And if you do well enough at it, you wind up with something that looks a lot like, well, a federation of closely-entertwined representative democracies, an identity that transcends nationalism.

To a weaker extent, this same affinity process occurs among similar modes of nondemocracy, but sans full openness and protection of basic political liberties (movement, expression, association), the affinity is more likely to break down.

Now, in the exercise here, we're discounting the regime variable entirely, and focusing on power components as gauges of affinity, as determined by gross sociological characteristics or local geographic or eonomic endowments (some good, some bad). The premise is that more similar circumstances generates more probability of affinity.

Now, if two peas in the same pod, as it were, happen to have chosen radically divergent modes of constitution or public policy (ex, two portions of the same country, one abolishing slavery, the other clinging to the so-called peculiar institution), well, that's different.

What's interesting to me is that despite an original interest in regime and religion-based dyad pairs as a predictor of war and peace (I wrote my master's thesis on this topic), that the affinity criteria used here predict as well as they do.

One suspects that combining the approaches would yield especially interesting advice -- for example, that of the countries that structurally line up best with Israel in the Middle East, one of them happens to be Iran, which is clearly not in danger of being a friend of the state of Israel, and vice-versa, due to longstanding constitutional and public policy choices.

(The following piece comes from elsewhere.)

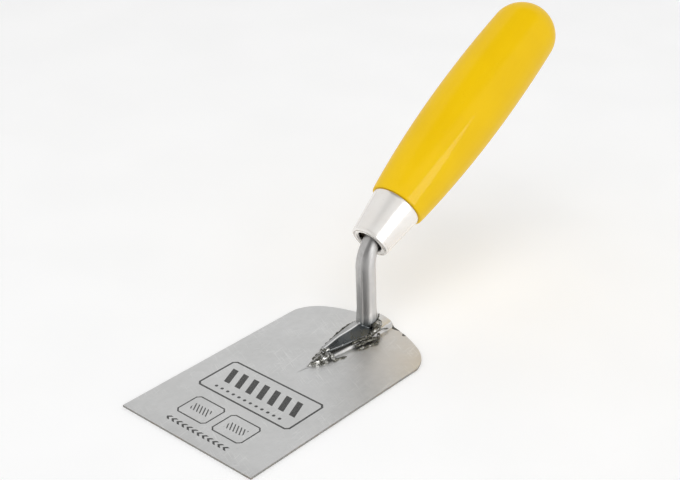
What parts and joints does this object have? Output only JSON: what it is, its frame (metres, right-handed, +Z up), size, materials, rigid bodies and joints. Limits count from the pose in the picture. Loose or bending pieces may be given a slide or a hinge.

Still, I think such wars tend to be rare, as the lines of communications are less prone to amibiguity and misunderstanding (I imagine Iran and Israel understand each other close to perfectly), therefore miscues are less likely to become missteps, and crises less likely to erupt into warfare. However, when such wars occur, they are far more likely to be serious conflagrations.

That, in summation, is how I'd reconcile the matter of affinity tending to produce alliances, with fewer breakdowns among the club but once serious differences in policies emerge and continue, some sort of resolution has to occur. More often than not, states with a structural (especially those with both structural and regime) affinity will work it out. When they do not, the recriminations, perception of moral affront and betrayal exacerbate the violence should the hypothetical war occur.

That is also, in my opinion, why civil wars in structurally homogenous states are exceptionally bad in terms of loss of life and property. But that is definitely out of scope.

On the game theory angle

I think, contrary to conventional wisdom, that Israel in fact is making do with a next-best alternative in its current alliance relations, by having the United States as a patron power. I think Israel is in many ways more aligned with Europe, not only by the gross criteria that I utilize but by subtype of democracy. Finally, the Europeans have valuable (and expensive) experience getting once-hostile ethnic and religious groups to coexist.

What the Americans bring to the table, of course, is an unmatched power to make annoying nation-states go away. What is not realized is if the legendary post-World War II skill of the Americans to refashion old enemies into fast friends is still alive and well and living in Baghdad...because much of the world thinks not.

However useful a tool to have in the kit, this is not an asset that Israel needs exclusively, and what I think Israel needs far more is resources to engage its neighbors in matters of mutual importance -- bringing more water out of the earth, or the sea, or from hundreds if not thousands of miles away. On such projects, Europe has proven skill, as well as the ability to send troops to the aid of allies, both in Europe and farther afield. In comparison, the American contractors have had negligible success in getting Iraqi oil production back to prewar levels; this does not raise confidence, either from a technical or a security standpoint.

Ergo, I think the Israelis are standing to look around for a new set of best friends.

If I understand the game corectly, it is now a question is what the Americans will do, on their own recognizance, to 'win' the game, with the outcomes being that either America remains the first, dominant ally of Israel, imposing Israel's second (actually, third) choice on it, or becomes what Europe is currently vis a vis Israel: a second opinion, and a not always welcome one.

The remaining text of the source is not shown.